Why were African Americans “chosen” to be key (but not the only) cyclical shock-absorbers in the US? One factor concerned the racist legacies of US slavery.
They included beliefs that slaves were either not fully human or inferior humans. Accommodation to slavery before the US Civil War had already shaped a racialised consciousness in both masters and slaves. And because US slavery entailed different skin colours for masters and slaves (unlike many slaveries in world history), a readily identifiable minority had already been defined in racial terms in the slave portions of the US.
Moreover, that definition had spread to other parts of the US as well. US capitalism used, absorbed and built on slavery’s legacy by inserting large portions of the African American community into the shock-absorber role. The racism developed by US slavery thereby both facilitated US capitalism and was reinforced by it.
A significant portion of the white working class in all capitalist systems has always also been forced into the shock-absorber role. “White trash” in US capitalism was never far from the African Americans similarly situated. There thus arose possibilities of class solidarity between these black and white working-class communities. US history displays moments when those possibilities were realised, but it also displays moments of intense racist violence used to block the realisation of those possibilities.
Employers played on racialised differences to keep employees from unifying against them. In bitter competitions between black and white shock-absorbers for cyclically scarce jobs, whites could and often did use racism to gain advantages in access to those jobs. In multiple ways, then, capitalism fostered and benefited from racism; it thus settled deeply into the system.

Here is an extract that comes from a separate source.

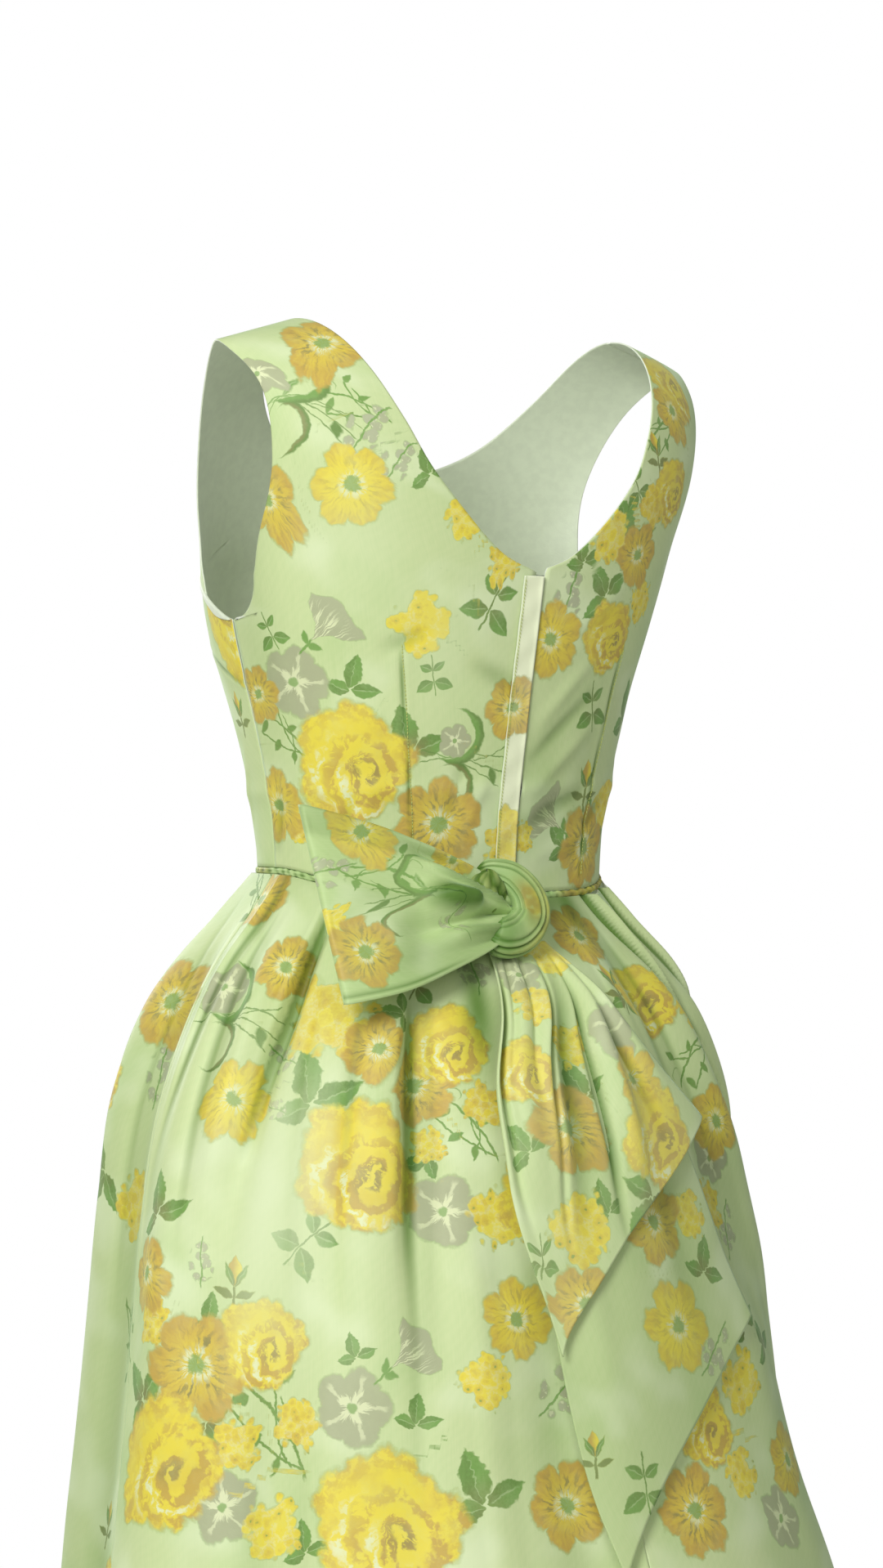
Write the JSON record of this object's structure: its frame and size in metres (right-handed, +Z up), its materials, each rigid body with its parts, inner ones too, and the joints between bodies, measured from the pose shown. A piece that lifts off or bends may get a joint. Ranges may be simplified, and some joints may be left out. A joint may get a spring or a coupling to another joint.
{
  "type": "party dress",
  "caption": "Sleeveless party dress with a fitted bodice, deep V back, full flared skirt and a sash bow tied at the back waist, in its hollow worn form.",
  "frame": {"origin": "midway between the two shoulder seams, where the wearer's shoulders carry the dress", "axes": "+Z up, the front faces -Y, the wearer's left is +X"},
  "size_m": [0.6014, 0.5257, 1.0193],
  "materials": {
    "printed_organza": "sheer floral printed organza over a pale lining, soft sheen",
    "sash_organza": "doubled floral printed organza, soft sheen",
    "corded_piping": "bias covered cord, matte",
    "zip_tape": "woven zip tape with a closed chain"
  },
  "bodies": {
    "root": {"bodice_front": "printed_organza", "bodice_back_left": "printed_organza", "bodice_back_right": "printed_organza", "zip_lap": "printed_organza", "zip_tape": "zip_tape", "waist_piping": "corded_piping", "skirt_front": "printed_organza", "skirt_back_left": "printed_organza", "skirt_back_right": "printed_organza", "bow_loop": "sash_organza", "bow_knot": "sash_organza", "bow_tail_short": "sash_organza", "bow_tail_long": "sash_organza"}
  },
  "joints": []
}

Fundamental injustice characterised the relationship between police and prisons, on the one hand, and the African American and other communities (indigenous, people of colour) condemned to play capitalism’s shock-absorber role, on the other. The solution was and is not better training or more funding; both have been tried repeatedly and both have likewise failed repeatedly.
A real solution would provide a decently paid job to everyone who wants one as a matter of right. Unemployment would then be outlawed, much like slavery, child abuse and so on. Taxes levied on capitalist enterprises would provide the funds needed to find jobs, private or public, for those laid off by an employer (much as such taxes help to fund unemployment insurance now).
Those funds would include wages or salaries paid for each worker’s time between being laid off and rehired. Minimum wages, applied univer-sally, would cover reasonable housing, transport, healthcare and other living costs.
If such a solution were deemed to be incompatible with capitalism as a system, capitalism would have to give way to a system that made adequately paid employment a basic right for all. Enterprise profit would then finally be ejected from its throne as capitalism’s number-one social priority.
Such a solution would finally free African American, indigenous and brown people from long-standing abuses in and by police and prisons. It would thus reduce the racism that those institutions have exemplified and reinforced. It would also reduce pressures on police and prison personnel to behave in ways that self-destructively rob them of their humanity, as well as oppress others.
Police and prisons in the US today serve an inherently unstable capitalism by means of systemic racism. The logic of alliance between anti-racism and anti-capitalism could not be clearer.